Co-Authored-By: Claude Opus 4.8 (1M context) <noreply@anthropic.com>
89ef3b0 to
de9cdc1
Compare
…ispr#837 Reconcile feat/gemma-4-thinking-level with upstream OpenWhispr#837 (Gemini 3.5 Flash + Gemini thinking-disable rework), which touched the same Gemini logic. - Extract resolveGeminiThinkingConfig() (src/services/ai/geminiThinking.ts), shared by the native REST cleanup path (gemini.ts) and the AI-SDK agent path (ReasoningService.ts): Gemma 4 maps the "Disable thinking" toggle two-way (minimal/high); supportsThinking-only models (e.g. Gemini 3.5 Flash) drop to minimal when disabled, matching OpenWhispr#837. Always sets includeThoughts:false. - gemini.ts: keep the `??` temperature fix and the multi-part thought-filtering parser; adopt OpenWhispr#837's GeminiGenerationConfig interface. - ReasoningService.ts: honor the thinking level in agent/tools mode too, closing the gap where the Minimal/High selector only affected the cleanup path. - Add unit tests for the mapping (test/services/geminiThinking.test.js). Co-Authored-By: Claude Opus 4.8 (1M context) <noreply@anthropic.com>
|
Merged What the merge does
Validation: Still pending: a live smoke test of |
|
✅ Smoke-tested
|
Summary
Follow-up to #892, which added the two Gemma 4 cloud models (
gemma-4-31b-it,gemma-4-26b-a4b-it) to the Gemini picker but left two Gemma-specific gaps:thinkingBudgetandthinkingLevel: "low"are rejected with HTTP 400), but it does acceptthinkingLevel: "minimal"(~700ms) and"high".thought: trueplus a separate answer part. The provider readparts[0], so dictation cleanup returned the model's chain-of-thought instead of the cleaned text.This PR adds a thinking-level control for Gemma, fixes the response parsing, and surfaces it in the UI as a clear Minimal / High selector.
UI
Because Gemma's thinking can only be dialed, not disabled, the plain on/off "Disable thinking" toggle was confusing.
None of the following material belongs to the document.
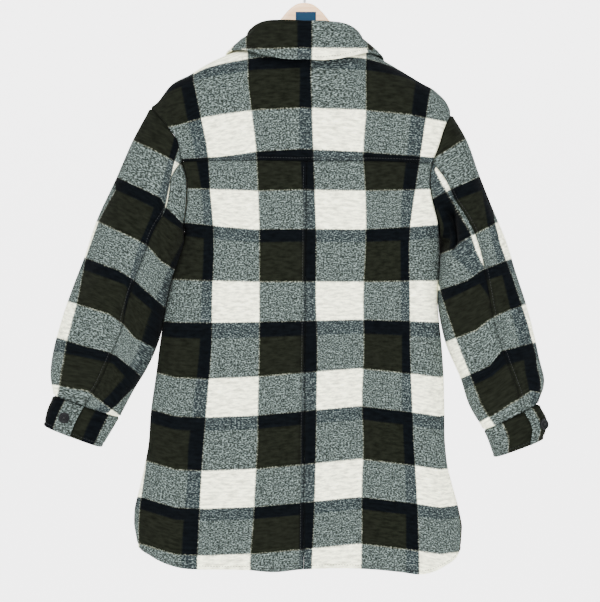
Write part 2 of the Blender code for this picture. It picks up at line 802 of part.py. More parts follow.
def collar_stand(neck, collar):
    """The band between the neck seam and the foot of the collar's leaf."""
    top = collar.points[0] - WALL * collar.normals[0]
    into_neck = (NECK_MIDDLE - neck) * np.array([1, 0, 1])
    low = neck + STAND_RISE * unit(into_neck)
    rows = [low + (top - low) * t for t in (0, 0.5, 1)]
    points = np.stack(rows)
    stand = Panel.around("collar_stand", points, points * np.array([0, 0, 1]))
    stand.normals[-1] = -collar.normals[0]
    return stand


def front_placket(front):
    """The strip down the front edge, made from the front's points and moved out."""
    z = front.points[:, -1, 2]
    z = np.concatenate([z[:-1], [z[-1] - 3 * MM]])
    x = np.array([PLACKET_LEFT, 0, PLACKET_RIGHT])
    grid_x = np.tile(x, (len(z), 1))
    grid_z = np.tile(z[:, None], (1, len(x)))
    points = front_points(grid_x, grid_z)
    panel = body_panel("front_placket", points)
    out = points + (WALL + LAYER_GAP) * panel.normals
    return body_panel("front_placket", out)


def square_to(line, direction):
    """Take out of a direction what runs along the line."""
    along = unit(np.gradient(line, axis=0))
    return unit(direction - np.sum(direction * along, axis=-1, keepdims=True) * along)


def trimmed(points):
    """Draw all four edges of a grid in by half the seam's gap."""
    cut = points.copy()
    for axis in (0, 1):
        lines = np.moveaxis(points, axis, 0)
        target = np.moveaxis(cut, axis, 0)
        target[0] += SEAM_GAP / 2 * square_to(lines[0], lines[1] - lines[0])
        target[-1] += SEAM_GAP / 2 * square_to(lines[-1], lines[-2] - lines[-1])
    return cut


def grid_faces(index):
    """Quads of a grid of vertex numbers."""
    corners = np.stack([index[:-1, :-1], index[:-1, 1:], index[1:, 1:], index[1:, :-1]], axis=-1)
    return corners.reshape(-1, 4).tolist()


def rim(index):
    """Vertex numbers once round a grid's edge."""
    return np.concatenate([index[0, :-1], index[:-1, -1], index[-1, :0:-1], index[:0:-1, 0]])


def material(name, colour, roughness, metallic=0.0):
    """A plain Principled material."""
    made = bpy.data.materials.new(name)
    made.use_nodes = True
    shader = made.node_tree.nodes["Principled BSDF"]
    shader.inputs["Base Color"].default_value = (*colour, 1)
    shader.inputs["Roughness"].default_value = roughness
    shader.inputs["Metallic"].default_value = metallic
    made.diffuse_color = (*colour, 1)
    return made


def add_object(name, mesh, collection, finish):
    """Put a mesh in the collection with its finish, shaded smooth."""
    mesh.materials.clear()
    mesh.materials.append(finish)
    mesh.shade_smooth()
    mesh.set_sharp_from_angle(angle=np.radians(40))
    made = bpy.data.objects.new(name, mesh)
    collection.objects.link(made)
    return made


def closed_mesh(name, vertices, faces):
    """Make a mesh and turn its faces outward."""
    mesh = bpy.data.meshes.new(name)
    mesh.from_pydata(vertices, [], faces)
    work = bmesh.new()
    work.from_mesh(mesh)
    bmesh.ops.recalc_face_normals(work, faces=work.faces)
    work.to_mesh(mesh)
    work.free()
    return mesh


def add_wall(panel, collection):
    """Build a panel as a closed wall of cloth."""
    outer = trimmed(panel.points)
    inner = outer - WALL * panel.normals
    rows, columns = outer.shape[:2]
    outside = np.arange(rows * columns).reshape(rows, columns)
    inside = outside + rows * columns
    around, behind = rim(outside), rim(inside)
    edge = np.stack([around, np.roll(around, -1), np.roll(behind, -1), behind], axis=-1)
    faces = grid_faces(outside) + grid_faces(inside) + edge.tolist()
    vertices = np.concatenate([outer.reshape(-1, 3), inner.reshape(-1, 3)]).tolist()
    colour = COLOURS.get(panel.name, CLOTH)
    finish = material(f"{panel.name}_cloth", colour, 0.9)
    add_object(panel.name, closed_mesh(panel.name, vertices, faces), collection, finish)


def add_hanger_wood(collection):
    """The arms of the hanger, lofted from rounded upright sections."""
    half = np.array(HANGER_STATIONS, float) * MM
    x = np.concatenate([-half[:0:-1], half])
    crown = smooth(np.abs(x), HANGER_CROWN["x"], HANGER_CROWN["z"])
    slope = (ridge_z(x + MM) - ridge_z(x - MM)) / (2 * MM)
    under_cloth = ridge_z(x) - HANGER_CLEARANCE * np.sqrt(1 + slope**2)
    inside_neck = np.abs(x) <= HANGER_CROWN["x"][-1]
    top = np.where(inside_neck, crown - HANGER_TILT * x * 0.5, under_cloth)
    height = smooth(np.abs(x), HANGER_HEIGHT["x"], HANGER_HEIGHT["height"])
    thick = HANGER_HALF_THICK * (1 - 0.25 * ease((np.abs(x) / HANGER_END - 0.5) * 2))
    angles = np.linspace(0, 2 * np.pi, 12, endpoint=False) + np.pi / 12
    wide = np.sign(np.cos(angles)) * np.abs(np.cos(angles)) ** 0.5
    tall = np.sign(np.sin(angles)) * np.abs(np.sin(angles)) ** 0.5
    reach = np.abs(tall).max()
    rings = np.empty((len(x), len(angles), 3))
    rings[..., 0] = x[:, None]
    rings[..., 1] = thick[:, None] * wide
    rings[..., 2] = (top - height / 2)[:, None] + (height / 2)[:, None] * tall / reach
    index = np.arange(rings.shape[0] * rings.shape[1]).reshape(rings.shape[:2])
    looped = np.concatenate([index, index[:, :1]], axis=1)
    faces = grid_faces(looped) + [index[0].tolist(), index[-1].tolist()]
    mesh = closed_mesh("hanger_wood", rings.reshape(-1, 3).tolist(), faces)
    add_object("hanger_wood", mesh, collection, material("pale_wood", COLOURS["hanger_wood"], 0.45))


def hook_route():
    """Centre line of the hook: up its stem, out to the ring and over the top."""
    radius = HOOK_INNER_RADIUS + HOOK_WIRE_RADIUS
    centre = -HOOK_INNER_RADIUS
    first = np.radians(-50)
    turn = np.linspace(first, np.radians(205), 30)
    ring = np.stack([radius * np.cos(turn), centre + radius * np.sin(turn)], axis=-1)
    meet = ring[0, 1] - ring[0, 0] * np.cos(first) / -np.sin(first)
    foot = np.array([0, HANGER_CROWN["z"][0] + SEAM_GAP])
    low = np.array([0, meet - 7 * MM])
    bend = np.array([0, meet])
    t = np.linspace(0, 1, 7)[:-1, None]
    curve = (1 - t) ** 2 * low + 2 * t * (1 - t) * bend + t**2 * ring[0]
    return np.concatenate([[foot], curve, ring])


def add_hook(collection):
    """The wire hook as a round bar along its route."""
    route = hook_route()
    curve = bpy.data.curves.new("hanger_hook", "CURVE")
    curve.dimensions = "3D"
    curve.bevel_depth = HOOK_WIRE_RADIUS
    curve.bevel_resolution = 2
    curve.use_fill_caps = True
    line = curve.splines.new("POLY")
    line.points.add(len(route) - 1)
    for point, (x, z) in zip(line.points, route):
        point.co = (x, 0, z, 1)
    curve.materials.append(material("hook_steel", COLOURS["hanger_hook"], 0.25, 1.0))
    hook = bpy.data.objects.new("hanger_hook", curve)
    collection.objects.link(hook)


def cylinder(name, radius, depth, sides, collection):
    """A closed upright cylinder as an object."""
    mesh = bpy.data.meshes.new(name)
    work = bmesh.new()
    bmesh.ops.create_cone(
        work, cap_ends=True, segments=sides, radius1=radius, radius2=radius, depth=depth
    )
    work.to_mesh(mesh)
    work.free()
    made = bpy.data.objects.new(name, mesh)
    collection.objects.link(made)
    return made


def button_mesh(cutters):
    """A round button with four sewing holes through it."""
    disc = cylinder("button_blank", BUTTON_RADIUS, BUTTON_DEPTH, 24, cutters)
    drills = []
    for across in (-1, 1):
        for up in (-1, 1):
            drill = cylinder("button_drill", BUTTON_HOLE_RADIUS, 3 * BUTTON_DEPTH, 8, cutters)
            drill.location = Vector((across, up, 0)) * (BUTTON_HOLE_SPACING / 2)
            cut = disc.modifiers.new("hole", "BOOLEAN")
            cut.operation = "DIFFERENCE"
            cut.object = drill
            drills.append(drill)
    bpy.context.view_layer.update()
    evaluated = disc.evaluated_get(bpy.context.evaluated_depsgraph_get())
    mesh = bpy.data.meshes.new_from_object(evaluated)
    mesh.name = "button"
    for used in [disc, *drills]:
        bpy.data.objects.remove(used)
    return mesh


def add_button(name, mesh, panel, row, column, collection, finish):
    """Lay a button on a panel's outer face, at a place on its grid."""
    row_low, column_low = int(row), int(column)
    cell = panel.points[row_low:row_low + 2, column_low:column_low + 2]
    turn = panel.normals[row_low:row_low + 2, column_low:column_low + 2]
    weights = np.outer([1 - row % 1, row % 1], [1 - column % 1, column % 1])[..., None]
    centre = Vector(np.sum(cell * weights, axis=(0, 1)))
    facing = Vector(np.sum(turn * weights, axis=(0, 1))).normalized()
    made = bpy.data.objects.new(name, mesh)
    made.rotation_euler = facing.to_track_quat("Z", "Y").to_euler()
    made.location = centre + facing * (BUTTON_DEPTH / 2 + LAYER_GAP)
    collection.objects.link(made)
    if not mesh.materials:
        mesh.materials.append(finish)


def row_at(panel, column, z):
    """Row of a panel's column at a height, as a broken number."""
    heights = panel.points[:, column, 2]
    return float(np.interp(z, heights, np.arange(len(heights))))


def build():
    """Make the whole garment and its hanger."""
    for old in list(bpy.data.objects):
        bpy.data.objects.remove(old)
    garment = bpy.data.collections.new("shacket_on_hanger")
    cutters = bpy.data.collections.new("cutters")
    bpy.context.scene.collection.children.link(garment)
    bpy.context.scene.collection.children.link(cutters)

    back_left, back_right = back_panels()
    front_left, front_right = front_panels()
    yoke = back_yoke()

    share(back_left, (slice(None), -1), back_right, (slice(None), 0))
    share(back_left, (-1, slice(None)), yoke, (0, slice(0, HALF_CELLS + 1)))
    share(back_right, (-1, slice(None)), yoke, (0, slice(HALF_CELLS, None)))
    share(front_left, (slice(None), -1), front_right, (slice(None), 0))
    shoulder = slice(0, SHOULDER_CELLS + 1)
    far_shoulder = slice(-SHOULDER_CELLS - 1, None)
    share(front_left, (-1, shoulder), yoke, (-1, shoulder))
    share(front_right, (-1, far_shoulder), yoke, (-1, far_shoulder))
    skirt = slice(0, SKIRT_CELLS + 1)
    share(back_left, (skirt, 0), front_left, (skirt, 0))
    share(back_right, (skirt, -1), front_right, (skirt, -1))

    left_body = (yoke, back_left, front_left)
    right_body = (yoke, back_right, front_right)
    left = sleeve("left", left_body, LEFT_SLEEVE, LEFT_SLEEVE_FOLDS, LEFT_ARMHOLE, 0)
    right = sleeve("right", right_body, RIGHT_SLEEVE, RIGHT_SLEEVE_FOLDS, RIGHT_ARMHOLE, -1)
    cuffs = [cuff("cuff_left", LEFT_CUFF, LEFT_FLAP_EDGE), cuff("cuff_right", RIGHT_CUFF, RIGHT_FLAP_EDGE)]
    placket = front_placket(front_left)
    neck = halved(neck_loop(yoke, front_left, front_right))
    at = places_round(neck)
    collar = collar_fall(at)
    stand = collar_stand(neck, collar)

    body = [yoke, back_left, back_right, front_left, front_right, placket]
    for panel in body + left + right + cuffs + [stand, collar]:
        add_wall(panel, garment)

    add_hanger_wood(garment)
    add_hook(garment)

    mesh = button_mesh(cutters)
    finish = material("button_resin", COLOURS["button"], 0.35)
    for number in range(FRONT_BUTTONS):
        row = row_at(placket, 1, FRONT_BUTTON_TOP - number * FRONT_BUTTON_PITCH)
        name = f"button_front_{number + 1}"
        add_button(name, mesh, placket, row, FRONT_BUTTON_COLUMN, garment, finish)
    for name, band, inset in zip(("button_cuff_left", "button_cuff_right"), cuffs, CUFF_BUTTON_INSETS):
        add_button(name, mesh, band, 1.0, CUFF_CELLS - inset, garment, finish)


build()
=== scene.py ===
"""Looks of a plaid shirt jacket on a wooden hanger, seen from behind.

Frame: the origin is where the hook hangs, +Z is up and +Y points out of the
garment's front. Tables are in millimetres and everything else is in metres.

Each cloth piece is a thin closed wall on the same surface as its solid, with
finer cells, creases, and dips and ridges beside its seams. Every piece has a UV
map named grain that holds the place of each point on the woven cloth, so the
plaid follows the cloth round the body and down the sleeves.
"""

from __future__ import annotations

import logging
from dataclasses import dataclass, field
from enum import Enum

import bmesh
import bpy
import numpy as np
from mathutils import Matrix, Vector


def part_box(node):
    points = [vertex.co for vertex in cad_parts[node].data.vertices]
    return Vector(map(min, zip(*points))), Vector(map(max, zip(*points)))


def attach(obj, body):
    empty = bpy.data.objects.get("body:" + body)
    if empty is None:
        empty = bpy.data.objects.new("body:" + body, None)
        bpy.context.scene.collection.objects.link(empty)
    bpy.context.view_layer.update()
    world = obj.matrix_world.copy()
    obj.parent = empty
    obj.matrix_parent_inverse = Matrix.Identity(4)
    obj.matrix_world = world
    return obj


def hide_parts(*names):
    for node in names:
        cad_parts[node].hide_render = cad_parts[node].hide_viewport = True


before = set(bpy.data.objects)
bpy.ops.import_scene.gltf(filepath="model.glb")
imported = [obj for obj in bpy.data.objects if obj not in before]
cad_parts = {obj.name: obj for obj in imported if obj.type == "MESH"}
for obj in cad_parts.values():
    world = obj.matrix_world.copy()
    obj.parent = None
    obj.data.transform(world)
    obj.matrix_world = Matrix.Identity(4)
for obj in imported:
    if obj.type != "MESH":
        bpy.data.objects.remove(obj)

log = logging.getLogger("shirt_jacket")
Array = np.ndarray
Table = dict[str, Array]
Colour = tuple[int, int, int]
Mesh = bpy.types.Mesh
Piece = bpy.types.Object
Finish = bpy.types.Material

MM = 0.001
TINY = 1e-9

# Cloth
WALL = 2.5 * MM
SEAM_GAP = 0.4 * MM
LAYER_GAP = 0.6 * MM
LAP_GAP = 1.0 * MM
FULLNESS = 2.6
SHOULDER_ROLL = 45 * MM
ARMHOLE_DEPTH = 34 * MM
UNDERARM_OWN = 180 * MM
YOKE_OVER_FRONT = 30 * MM
FRONT_HEM_RISE = 8 * MM
VENT_TOP = -850 * MM

# Plaid: the widths of its stripes across and down, as woven
WARP_NAVY, WARP_WHITE, WARP_OLIVE = 18, 78, 75
WEFT_WHITE, WEFT_NAVY, WEFT_OLIVE = 59, 22, 58
WARP_REPEAT = WARP_NAVY + WARP_WHITE + WARP_OLIVE
WEFT_REPEAT = WEFT_WHITE + WEFT_NAVY + WEFT_OLIVE
GRAIN_UNIT = 100

# Where the photographer stood
EYE = np.array([-7 * MM, -3200 * MM, -519 * MM])
FRAME_HEIGHT = 903 * MM
SENSOR = 36.0


def table(columns: str, *rows: tuple) -> Table:
    """Give each named column of rows in millimetres as an array in metres."""
    return {name: MM * np.array(column, float) for name, column in zip(columns.split(), zip(*rows))}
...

For models that declare
thinkingLevels(the two Gemma 4 entries), the settings panel now shows a labeled segmented control instead:thinkingLevelsentminimalhighIt maps onto the same
disableThinkingflag the toggle used (minimal =true), so the provider logic is unchanged. Every other thinking-capable model keeps the existing toggle. Default is Minimal, so Gemma is fast out of the box.Changes
src/models/ModelRegistry.ts— add a Gemini-onlythinkingLevels?: { disabled, enabled }field toCloudModelDefinition.src/models/modelRegistryData.json— both Gemma entries getsupportsThinking: trueandthinkingLevels: { "disabled": "minimal", "enabled": "high" }.src/services/ai/inferenceProviders/gemini.tsgenerationConfig.thinkingConfigonly for models that declarethinkingLevels— the other Gemini models are untouched.thoughtparts in the response and join the rest (no-op for single-part responses likegemini-2.5-flash-lite).config.temperature ?? 0.3(was||) so an explicittemperature: 0isn't overridden, matchingReasoningService.src/components/ui/ThinkingLevelSelector.tsx(new) — compact Minimal/High segmented control, styled to matchActivationModeSelector.src/components/settings/InferenceConfigEditor.tsx— render the selector forthinkingLevelsmodels, the toggle otherwise.src/locales/*/translation.json—reasoning.thinkingLevel.{label,help,minimal,high}added to all 10 locales.Scoped so nothing changes for
gemini-3.1-pro-preview,gemini-3-flash-preview, orgemini-2.5-flash-lite.tsc --noEmit, eslint, and prettier all pass.Testing
Verified live in the running app: Settings → AI Models → Language Models → Providers → Gemini → Gemma 4, the Minimal/High selector appears (defaulting to Minimal) and switches the level. Verified against the Gemini API that both Gemma models accept
minimal/highand return clean output oncethoughtparts are filtered.